Your goal: Output an exact reproduction of the data.

>> Start Data extract

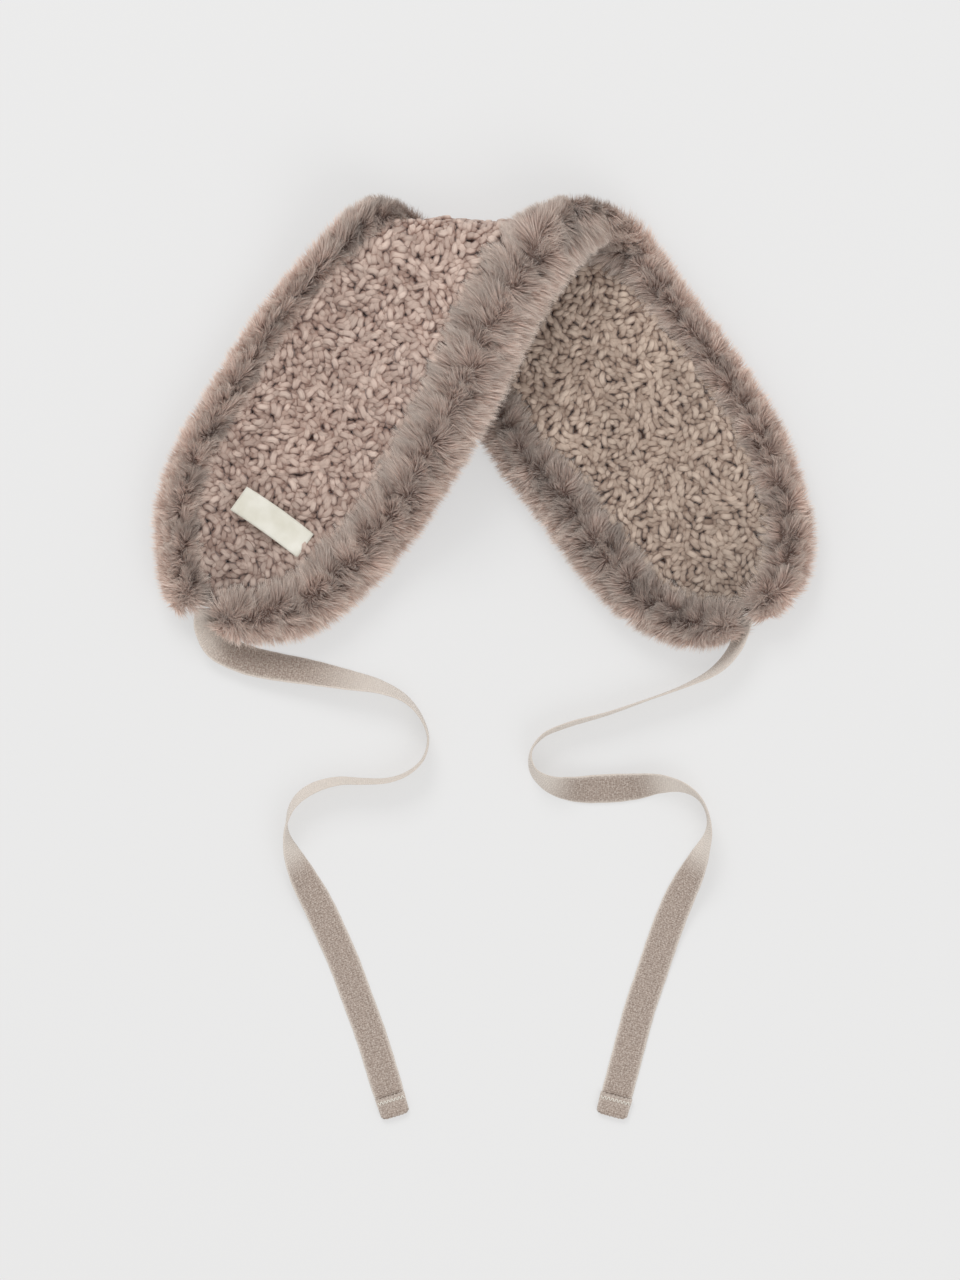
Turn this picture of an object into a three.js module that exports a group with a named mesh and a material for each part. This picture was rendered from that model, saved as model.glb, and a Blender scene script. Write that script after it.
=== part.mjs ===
// Fur-trimmed ear warmer: a soft band folded once and laid flat, with a tape tie at each tip.
// Millimetres. +X runs to the right, +Y toward the fold, +Z up from the surface that it lies on.
// The front lobe lies to the left, on top at the fold. The back lobe lies to the right, beneath.
import * as THREE from 'three';

// Overall size of the folded band without its ties
const SPAN = 318;
const DEPTH = 221;

// Cloth of the band
const CLOTH_THICKNESS = 4.2;
const CLOTH_EDGE_THICKNESS = 1.6;
const CLOTH_GAP = 0.3;
const CLOTH_TAPER_RUN = 14;

// Fur trims, which grip the edges of both cloths in a slot
const UPPER_TRIM_WIDTH = 42;
const LOWER_TRIM_WIDTH = 31;
const TRIM_RISE = 11;
const TRIM_DROP = 10;
const TRIM_FOLD_RISE = 14.5;
const TRIM_SLOT_DEPTH = 8;
const TRIM_LIP = 0.5;
const TRIM_SLOT_CLEARANCE = 0.75;
const TRIM_FOLD_CLEARANCE = 1.3;
const TRIM_EDGE_CLEARANCE = 0.6;
const TRIM_END_ROUND = 14;
const TRIM_END_BLUNT = 0.12;
const LOCK_LENGTH = 12;
const LOCK_RISE = 2.2;
const LOCK_SWEEP = 2.4;

// How the band folds and lies
const FOLD_RADIUS = 13;
const FOLD_LEAST_RADIUS = 1.5;
const FOLD_PLACE = 0.715;
const EDGE_HEIGHT = 10;
const SAG_RUN = 20;
const FALL_RUN = 62;
const FALL_MARGIN = 3;

// Tape ties and their turned-over ends
const TAPE_WIDTH = 15;
const TAPE_THICKNESS = 1.1;
const HEM_WIDTH = 16;
const HEM_LENGTH = 10.5;
const HEM_GAP = 0.3;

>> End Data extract

Solved exercise:
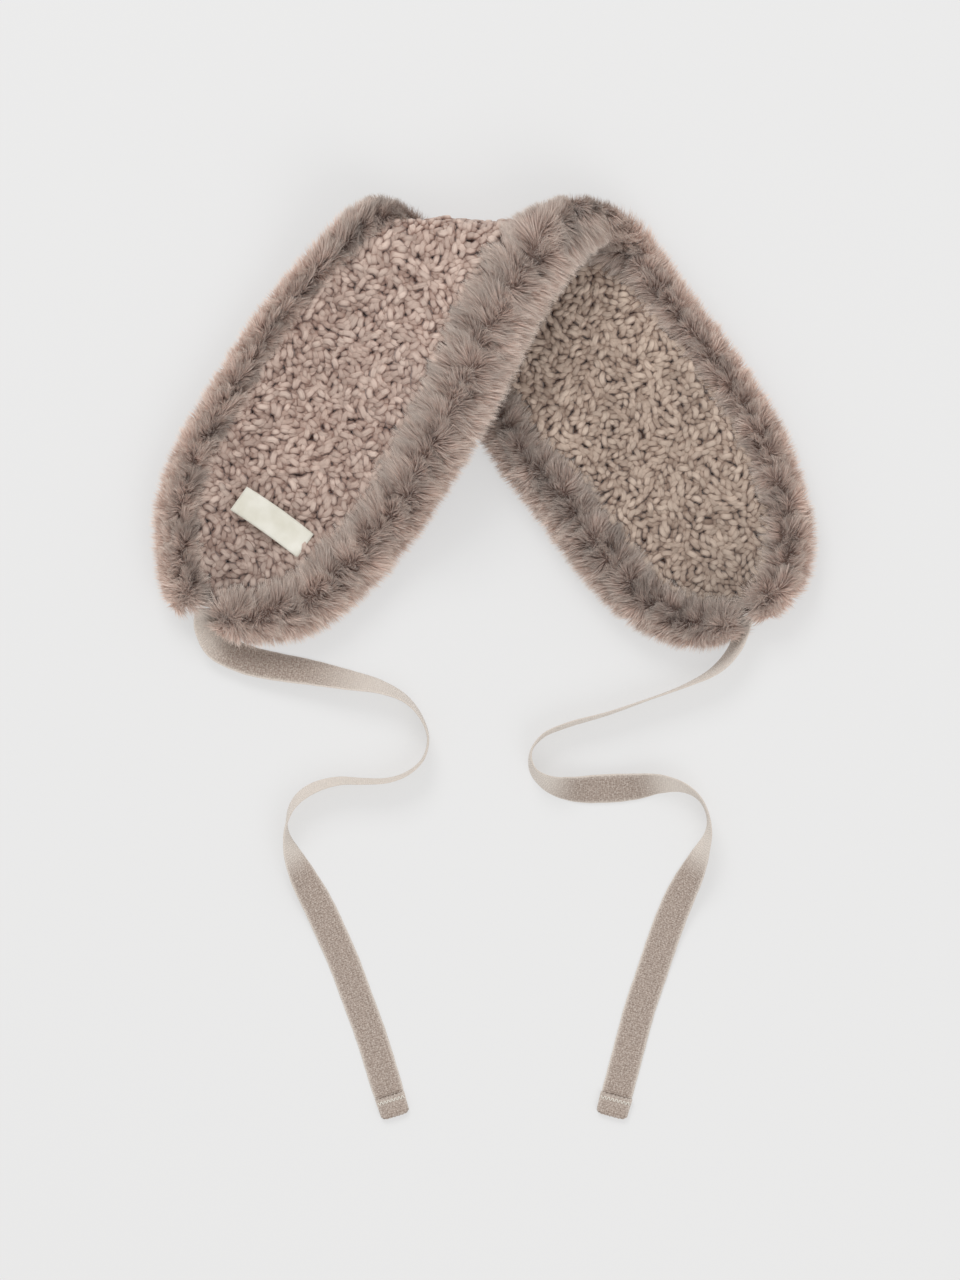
Turn this picture of an object into a three.js module that exports a group with a named mesh and a material for each part. This picture was rendered from that model, saved as model.glb, and a Blender scene script. Write that script after it.
=== part.mjs ===
// Fur-trimmed ear warmer: a soft band folded once and laid flat, with a tape tie at each tip.
// Millimetres. +X runs to the right, +Y toward the fold, +Z up from the surface that it lies on.
// The front lobe lies to the left, on top at the fold. The back lobe lies to the right, beneath.
import * as THREE from 'three';

// Overall size of the folded band without its ties
const SPAN = 318;
const DEPTH = 221;

// Cloth of the band
const CLOTH_THICKNESS = 4.2;
const CLOTH_EDGE_THICKNESS = 1.6;
const CLOTH_GAP = 0.3;
const CLOTH_TAPER_RUN = 14;

// Fur trims, which grip the edges of both cloths in a slot
const UPPER_TRIM_WIDTH = 42;
const LOWER_TRIM_WIDTH = 31;
const TRIM_RISE = 11;
const TRIM_DROP = 10;
const TRIM_FOLD_RISE = 14.5;
const TRIM_SLOT_DEPTH = 8;
const TRIM_LIP = 0.5;
const TRIM_SLOT_CLEARANCE = 0.75;
const TRIM_FOLD_CLEARANCE = 1.3;
const TRIM_EDGE_CLEARANCE = 0.6;
const TRIM_END_ROUND = 14;
const TRIM_END_BLUNT = 0.12;
const LOCK_LENGTH = 12;
const LOCK_RISE = 2.2;
const LOCK_SWEEP = 2.4;

// How the band folds and lies
const FOLD_RADIUS = 13;
const FOLD_LEAST_RADIUS = 1.5;
const FOLD_PLACE = 0.715;
const EDGE_HEIGHT = 10;
const SAG_RUN = 20;
const FALL_RUN = 62;
const FALL_MARGIN = 3;

// Tape ties and their turned-over ends
const TAPE_WIDTH = 15;
const TAPE_THICKNESS = 1.1;
const HEM_WIDTH = 16;
const HEM_LENGTH = 10.5;
const HEM_GAP = 0.3;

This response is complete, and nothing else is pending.